> _Exercise prompt_: Write out the whole listing again, exactly as given.

■ ■ ■ ■ ■ ■ ■

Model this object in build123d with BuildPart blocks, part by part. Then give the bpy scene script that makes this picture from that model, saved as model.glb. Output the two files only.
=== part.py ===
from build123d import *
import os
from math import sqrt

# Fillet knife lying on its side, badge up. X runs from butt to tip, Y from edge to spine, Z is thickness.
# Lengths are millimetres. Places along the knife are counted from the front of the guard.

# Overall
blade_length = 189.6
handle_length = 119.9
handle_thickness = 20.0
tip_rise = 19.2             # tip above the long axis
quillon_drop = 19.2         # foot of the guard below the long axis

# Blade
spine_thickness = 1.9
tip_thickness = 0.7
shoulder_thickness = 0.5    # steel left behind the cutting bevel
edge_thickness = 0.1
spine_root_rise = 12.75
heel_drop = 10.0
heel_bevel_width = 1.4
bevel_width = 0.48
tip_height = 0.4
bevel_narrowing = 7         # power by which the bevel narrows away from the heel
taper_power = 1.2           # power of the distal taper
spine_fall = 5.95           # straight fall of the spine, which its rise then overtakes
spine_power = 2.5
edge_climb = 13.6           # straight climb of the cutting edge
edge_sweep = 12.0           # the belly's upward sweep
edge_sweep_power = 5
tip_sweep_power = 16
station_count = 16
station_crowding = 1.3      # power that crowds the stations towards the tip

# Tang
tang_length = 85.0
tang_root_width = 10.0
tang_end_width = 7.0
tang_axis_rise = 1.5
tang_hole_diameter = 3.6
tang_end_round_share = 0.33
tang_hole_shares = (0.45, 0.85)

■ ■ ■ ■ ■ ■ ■

> _Right answer_:
Model this object in build123d with BuildPart blocks, part by part. Then give the bpy scene script that makes this picture from that model, saved as model.glb. Output the two files only.
=== part.py ===
from build123d import *
import os
from math import sqrt

# Fillet knife lying on its side, badge up. X runs from butt to tip, Y from edge to spine, Z is thickness.
# Lengths are millimetres. Places along the knife are counted from the front of the guard.

# Overall
blade_length = 189.6
handle_length = 119.9
handle_thickness = 20.0
tip_rise = 19.2             # tip above the long axis
quillon_drop = 19.2         # foot of the guard below the long axis

# Blade
spine_thickness = 1.9
tip_thickness = 0.7
shoulder_thickness = 0.5    # steel left behind the cutting bevel
edge_thickness = 0.1
spine_root_rise = 12.75
heel_drop = 10.0
heel_bevel_width = 1.4
bevel_width = 0.48
tip_height = 0.4
bevel_narrowing = 7         # power by which the bevel narrows away from the heel
taper_power = 1.2           # power of the distal taper
spine_fall = 5.95           # straight fall of the spine, which its rise then overtakes
spine_power = 2.5
edge_climb = 13.6           # straight climb of the cutting edge
edge_sweep = 12.0           # the belly's upward sweep
edge_sweep_power = 5
tip_sweep_power = 16
station_count = 16
station_crowding = 1.3      # power that crowds the stations towards the tip

# Tang
tang_length = 85.0
tang_root_width = 10.0
tang_end_width = 7.0
tang_axis_rise = 1.5
tang_hole_diameter = 3.6
tang_end_round_share = 0.33
tang_hole_shares = (0.45, 0.85)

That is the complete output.